À première vue, le recours de l’arrêt Kingstreet semble être la « solution en or » pour les recours en restitution. Mais en réalité, c’est l’or du sot. Les contribuables n’ont généralement pas accès aux recours de droit public, et les redressements équitables fondés sur la restitution contre la Couronne ne sont possibles que dans des cas rarissimes. Il y a toutefois une lueur d’espoir : il peut y avoir des avenues de solution du côté des lois pertinentes, comme la Loi de l’impôt sur le revenu et la Loi sur la taxe d’accise6, ou du côté du processus de contrôle judiciaire. Les contribuables lésés devraient considérer tous les recours disponibles et la viabilité de ceux-ci.
Robert G. Kreklewetz est associé chez Millar Kreklewetz LLP et président sortant de la Section de la taxe à la consommation, des douanes et du commerce de l’ABC. Shahrukh Khowaja est avocate chez Millar Kreklewetz LLP.
Notes de fin
1 Kingstreet Investments Ltd. c. Nouveau-Brunswick (Finances), 2007 CSC 1, [2007] 1 RCS 3.
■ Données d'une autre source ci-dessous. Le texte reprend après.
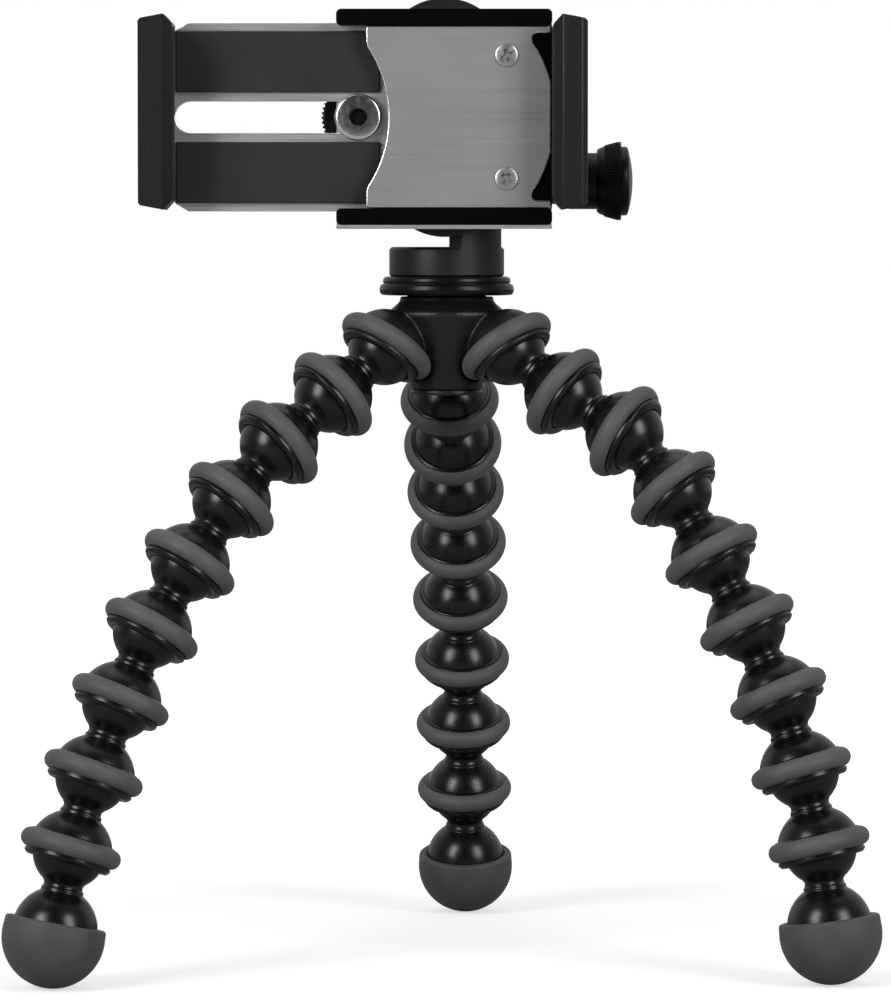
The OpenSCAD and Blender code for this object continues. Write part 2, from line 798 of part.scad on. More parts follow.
module jaw_pad(x, side) {
    y1 = jaw_front_y + bevel_len + jaw_edge;
    step = (rail_front_y - jaw_edge - y1) / (pad_grooves + 1);
    color("dimgray") difference() {
        jaw_pad_block(x, side, 0);
        for (i = [1 : pad_grooves])
            at_hub(holder_z + jaw_rise - jaw_h / 2)
                translate([x - side * jaw_pad_proud, y1 + i * step, 0])
                    cylinder(r = pad_groove_r, h = jaw_h, $fn = few_facets);
    }
}

module fixed_jaw() {
    color("dimgray") jaw(jaw_right_x, 1, wall_front_y, wall_y);
}

module fixed_jaw_pad() {
    jaw_pad(jaw_right_x, 1);
}

module moving_jaw() {
    color("dimgray") difference() {
        jaw(jaw_left_x, -1, slide_pad_y, slide_y);
        for (s = [-1, 1]) facing(jaw_left_x - rivet_x, jaw_rise + s * rivet_h / 2, slide_pad_y - rivet_r)
            cylinder(r = rivet_r + seat_gap, h = bracket_offset);
    }
}

module moving_jaw_pad() {
    jaw_pad(jaw_left_x, -1);
}

module jaw_rivets() {
    color("silver") for (s = [-1, 1])
        facing(jaw_left_x - rivet_x, jaw_rise + s * rivet_h / 2, slide_pad_y - rivet_r + seat_gap) {
            reach = wall_y - slide_pad_y + rivet_r;
            cylinder(r = rivet_r, h = reach);
            translate([0, 0, reach]) cylinder(r1 = rivet_head_r, r2 = rivet_r, h = rivet_head_t);
        }
}

module slide_plate() {
    color("lightgray") slab(slide_pad_y, slide_y) difference() {
        union() {
            polygon([
                [jaw_left_x, -pad_outer_h / 2],
                [jaw_left_x + slide_cut, -slide_h / 2],
                [slide_end_x, -slide_h / 2],
                [slide_end_x, slide_h / 2],
                [jaw_left_x + slide_cut, slide_h / 2],
                [jaw_left_x, pad_outer_h / 2]
            ]);
            translate([jaw_left_x - tongue_len, jaw_rise - tongue_h / 2]) square([2 * tongue_len, tongue_h]);
        }
        translate([slot_left_x + slot_h / 2, -slot_h / 2])
            square([slot_right_x - slot_left_x - slot_h, slot_h]);
        for (x = [slot_left_x + slot_h / 2, slot_right_x - slot_h / 2]) translate([x, 0]) circle(slot_h / 2);
        for (s = [-1, 1]) translate([jaw_left_x - rivet_x, jaw_rise + s * rivet_h / 2])
            circle(rivet_r + seat_gap);
    }
}

module slide_pads() {
    low = pad_inner_h / 2;
    high = pad_outer_h / 2;
    color("dimgray") for (s = [-1, 1])
        slab(slide_pad_y - slide_pad_t, slide_pad_y - seat_gap)
            translate([jaw_left_x + pad_edge, s > 0 ? low : -high])
                square([slide_end_x - jaw_left_x - pad_edge - strip_short, high - low]);
}

module clamp_bolt() {
    head_y = slide_pad_y - head_gap;
    color("silver") facing(-bolt_x, 0, head_y) difference() {
        union() {
            translate([0, 0, -head_t + head_edge]) cylinder(r = bolt_head_r, h = head_t - head_edge);
            translate([0, 0, -head_t])
                cylinder(r1 = bolt_head_r - head_edge, r2 = bolt_head_r, h = head_edge);
            cylinder(r = guide_r, h = wall_front_y - head_y - seat_gap);
            cylinder(r = bolt_r, h = wheel_y + wheel_w + bolt_tail - head_y);
        }
        translate([0, 0, -head_t - overrun])
            cylinder(r = socket_hex_r, h = socket_depth + overrun, $fn = hex);
    }
}

module thumbwheel() {
    color("black") facing(-bolt_x, 0, wheel_y) difference() {
        union() {
            cylinder(r = wheel_r, h = wheel_w);
            translate([0, 0, wall_y + face_gap - wheel_y])
                cylinder(r = wheel_boss_r, h = wheel_y - wall_y - face_gap + wheel_w / 2);
        }
        translate([0, 0, wall_y - wheel_y])
            cylinder(r = bolt_r + run_gap, h = wheel_y - wall_y + wheel_w + overrun);
        translate([0, 0, wheel_w - wheel_nut_h])
            cylinder(r = wheel_nut_r + seat_gap, h = wheel_nut_h + overrun, $fn = hex);
        for (i = [0 : wheel_ribs - 1]) rotate([0, 0, i * full_turn / wheel_ribs])
            translate([wheel_r, 0, -overrun])
                cylinder(r = rib_cut_r, h = wheel_w + 2 * overrun, $fn = few_facets);
    }
}

module wheel_nut() {
    color("silver") facing(-bolt_x, 0, wheel_y + wheel_w - wheel_nut_h + seat_gap) difference() {
        cylinder(r = wheel_nut_r, h = wheel_nut_h - seat_gap, $fn = hex);
        translate([0, 0, -overrun]) cylinder(r = bolt_r + run_gap, h = wheel_nut_h + 2 * overrun);
    }
}

hub_shell();
hub_socket_rings();
hub_base_cap();
camera_screw();
lock_ring();
base_post();
thread_insert();
base_pad();
tilt_screw();
knob_grip();
knob_cap();
hinge_bracket();
bracket_screws();
hinge_nut();
back_shell();
rail(1);  // top_rail
rail(-1);  // bottom_rail
core_plate();
front_plate();
plate_screws();
fixed_jaw();
fixed_jaw_pad();
clamp_bolt();
slide_plate();
slide_pads();
moving_jaw();
moving_jaw_pad();
jaw_rivets();
thumbwheel();
wheel_nut();
for (k = [0 : 2], i = [1 : link_count])
    leg_link(k, i);
for (k = [0 : 2])
    leg_foot_ball(k);
for (k = [0 : 2])
    leg_foot(k);
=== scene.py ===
# Phone tripod: black ball-and-socket legs, a small pan and tilt head and a sliding phone clamp.
import bpy
import bmesh
import math
from mathutils import Matrix, Vector


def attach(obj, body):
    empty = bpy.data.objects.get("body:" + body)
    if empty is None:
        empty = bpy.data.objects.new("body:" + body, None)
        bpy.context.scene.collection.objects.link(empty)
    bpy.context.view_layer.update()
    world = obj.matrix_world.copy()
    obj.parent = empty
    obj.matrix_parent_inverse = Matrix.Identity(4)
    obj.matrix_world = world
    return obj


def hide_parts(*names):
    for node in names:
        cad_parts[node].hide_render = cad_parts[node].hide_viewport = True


mm = 0.001     # the sizes below are in millimetres and the angles in degrees
snug = 0.04    # gap between two pieces that sit on each other
overshoot = 1.0   # how far a cutter stands out of the face that it cuts
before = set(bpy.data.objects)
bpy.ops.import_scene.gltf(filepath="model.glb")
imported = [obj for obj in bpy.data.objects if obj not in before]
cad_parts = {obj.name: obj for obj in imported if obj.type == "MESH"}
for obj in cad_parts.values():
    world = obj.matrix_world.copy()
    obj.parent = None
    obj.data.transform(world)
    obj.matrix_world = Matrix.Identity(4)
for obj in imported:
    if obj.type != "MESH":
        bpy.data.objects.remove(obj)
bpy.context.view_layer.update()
print("frame loaded:", len(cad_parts), "nodes")

legSizes = {
    "pitch": 18.15, "ballR": 8.6, "domeR": 9.9, "cavityR": 8.7, "turn": -0.4, "segments": 96,
    "neckR": 4.5, "neckMeet": 4, "neckSwell": 0.05, "neckLow": 0.7, "neckRound": 0.6,
    "collarR": 4.98, "collarLow": -9.5, "collarEase": 0.5, "collarBack": 0.1,
    "seatR": 10.1, "seatBack": -3.15, "seatMeet": 1.5, "stepIn": 0.35, "stepBack": 0.25,
    "lipBase": 1.6, "lipR": 10.3, "lipReach": 2.9, "lipChamfer": 0.7,
    "lipRounds": [0.12, 0.1, 0.12, 0.35, 0.3, 0.2], "mouthFlat": 0.25, "mouthDrop": 0.3, "mouthMeet": 3,
    "ringR": 12.0, "ringBack": 0.9, "ringW": 4.5, "ringMeet": 6, "ringEdge": 0.16,
    "ballSteps": 30, "domeSteps": 20, "cavitySteps": 22, "ringSteps": 18,
}
legNames = ["left", "right", "rear"]
legAzimuths = [210, 330, 90]
legSwings = [-1.3, 5.8, -2.7]
legSlopes = [   # the hub's socket, eight links and the foot, from straight down
    [37, 52.5, 52.3, 43.1, 36.5, 32.8, 25.9, 22.2, 18.6, 12.2],
    [37, 55, 59.9, 42.4, 32, 29.5, 25.5, 18.2, 14.2, 8],
    [37, 40.2, 52.8, 47.4, 41.8, 36.4, 27, 21.2, 17.9, 12.8],
]
footIndex = 9
footSizes = {
    "footR": 12.0, "reach": 1.8, "rimR": 11.8, "rimBack": 1.6, "rimRounds": [0.6, 1.3], "rimStep": 0.25,
    "rimFlat": 0.3, "soleShare": 0.55, "cupArc": (65, -4), "pegR": 4.2, "pegLen": 1.9, "pegEase": 0.3,
    "skinStart": -18, "soleSteps": 40, "cupSteps": 22, "skinSteps": 36, "segments": 128,
}


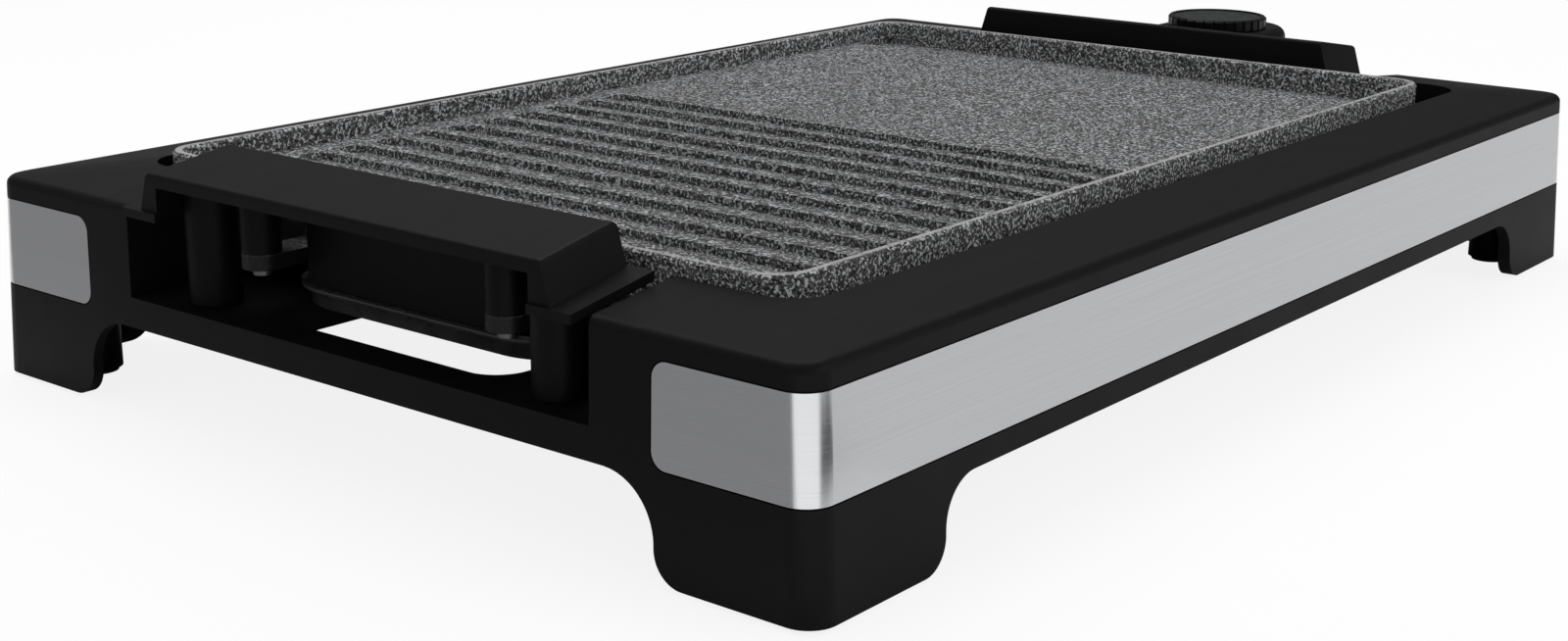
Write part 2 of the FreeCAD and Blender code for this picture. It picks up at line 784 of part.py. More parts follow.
def griddle_plate():
    """Cast plate: ribbed half, smooth half, end gutter, drain spout, bosses and handle lugs."""
    body = new_body("griddle_plate")
    block = new_sketch(body, "block", offset="UNDERSIDE")
    rectangle(block, "plate_length", "plate_width", "plate_corner", x="-PLATE_SHIFT")
    pad(body, block, "RIM_LEVEL - UNDERSIDE")
    inside = new_sketch(body, "inside", offset="RIM_LEVEL")
    rectangle(inside, "plate_length - 2 * rim_width", "plate_width - 2 * rim_width",
              "plate_corner - rim_width / 2", x="-PLATE_SHIFT")
    pocket(body, inside, "RIM_LEVEL - COOK_LEVEL")
    bevel_edges(body, "rim_bevel", lambda edge: level(edge, "RIM_LEVEL"), "rim")

    gutter = new_sketch(body, "gutter", offset="COOK_LEVEL")
    rectangle(gutter, "gutter_width", "plate_width - 2 * rim_width - 1", "4",
              x="PLATE_END - PLATE_SHIFT - rim_width - 0.5 - gutter_width / 2")
    pocket(body, gutter, "gutter_depth")

    groove = new_sketch(body, "groove", offset="COOK_LEVEL")
    rectangle(groove, "groove_width", "GROOVE_LENGTH", "groove_width / 2 - 0.2",
              x="-groove_first")
    first = pocket(body, groove, "groove_depth")
    row = body.newObject("PartDesign::LinearPattern", "groove_row")
    row.Originals = [first]
    row.Direction = (groove, ["H_Axis"])
    row.Reversed = True
    bind(row, "Length", "groove_pitch * (groove_count - 1)")
    bind(row, "Occurrences", "groove_count")
    body.Tip = row
    doc.recompute()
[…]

2 Canadian Pacific Railway Company v. Canada, 2021 FC 1014 [CPRC].
3 Loi constitutionnelle de 1867 (UK), 30 & 31 Vict, ch. 3, art. 92, réimprimée dans LRC 1985, annexe II, no 5.
4 Mitchell McInnes, “Restitution for ultra vires taxes” (2007) 123 LQR 365, para. 366.
5 Alberta c. Elder Advocates of Alberta Society, 2011 CSC 24, para. 91.
6 Merchant Law Group c. Agence du revenu du Canada, 2010 CAF 184, p. 23 à 28.